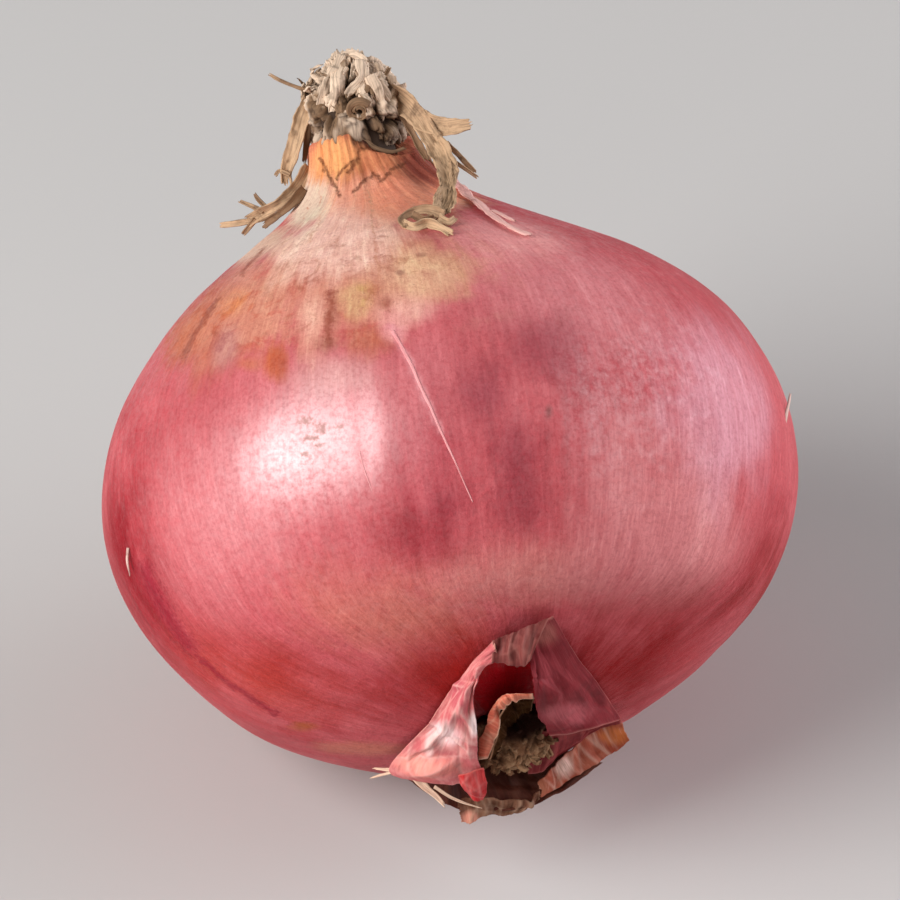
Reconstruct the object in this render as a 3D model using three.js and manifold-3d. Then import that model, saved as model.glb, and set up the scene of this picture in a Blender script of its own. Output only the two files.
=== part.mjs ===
// A shallot lying tipped over on a table: a squat bulb drawn out into a dried neck, a knotted tuft
// of dead leaf ends on that neck, a root plate with stubs of dried roots, and a collar of torn outer
// skin standing away from the bulb round the root plate.
//
// Millimetres. The bulb's own frame has its equator at z = 0, the neck towards +Z and the root
// towards -Z. The whole shallot is then leaned over, so that the neck points towards +Y and up, and
// set down on a small flat spot whose middle is the origin.
import * as THREE from "three";
import { mergeVertices } from "three/addons/utils/BufferGeometryUtils.js";
import Module from "manifold-3d";

const wasm = await Module();
wasm.setup();

// ---- Driving dimensions ----
const BULB_RADIUS = 27; // at the equator
const BULB_HALF_HEIGHT = 21.4; // equator to root pole, neck left out
const ROOT_FLAT_RADIUS = 5.6; // where the skin stops round the root plate
const NECK_RADIUS = 4.1;
const NECK_TOP = 26.6; // above the equator
const NECK_SHIFT = new THREE.Vector2(-4.2, -1.5); // how far the neck's tip is bent off the axis
const ROOT_AXIS = new THREE.Vector3(0.083, -0.21, -1).normalize(); // the root end is bent too
const LEAN = THREE.MathUtils.degToRad(51.4); // of the bulb's axis, from upright towards +Y
const FLAT_DEPTH = 1.3; // how much of the round belly the flat spot takes off
const GAP = 0.3; // kept between pieces that touch
const SKIN = 0.65; // thickness of a dry skin or leaf

const BULB_SIDES = 72;
const GOLDEN_ANGLE = 2.399963; // steps of it spread points evenly round a circle
const { smoothstep, lerp, degToRad } = THREE.MathUtils;

// A repeatable draw between low and high.
function drawFrom(seed) {
  let state = seed;
  return (low, high) => {
    state = (state * 1664525 + 1013904223) % 4294967296;
    return lerp(low, high, state / 4294967296);
  };
}

// ---- Solids ----
function bare(geometry) {
  const positions = new THREE.BufferGeometry();
  positions.setAttribute("position", geometry.getAttribute("position").clone());
  positions.setIndex(geometry.index);
  return mergeVertices(positions, 1e-4);
}

function solid(geometry) {
  const merged = bare(geometry);
  return new wasm.Manifold(
    new wasm.Mesh({
      numProp: 3,
      vertProperties: new Float32Array(merged.getAttribute("position").array),
      triVerts: new Uint32Array(merged.index.array),
    }),
  );
}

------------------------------

GIVEN INSTRUCTION: Copy each line containing the word "import" from the data.

WRITTEN SOLUTION:
Reconstruct the object in this render as a 3D model using three.js and manifold-3d. Then import that model, saved as model.glb, and set up the scene of this picture in a Blender script of its own. Output only the two files.
import * as THREE from "three";
import { mergeVertices } from "three/addons/utils/BufferGeometryUtils.js";
import Module from "manifold-3d";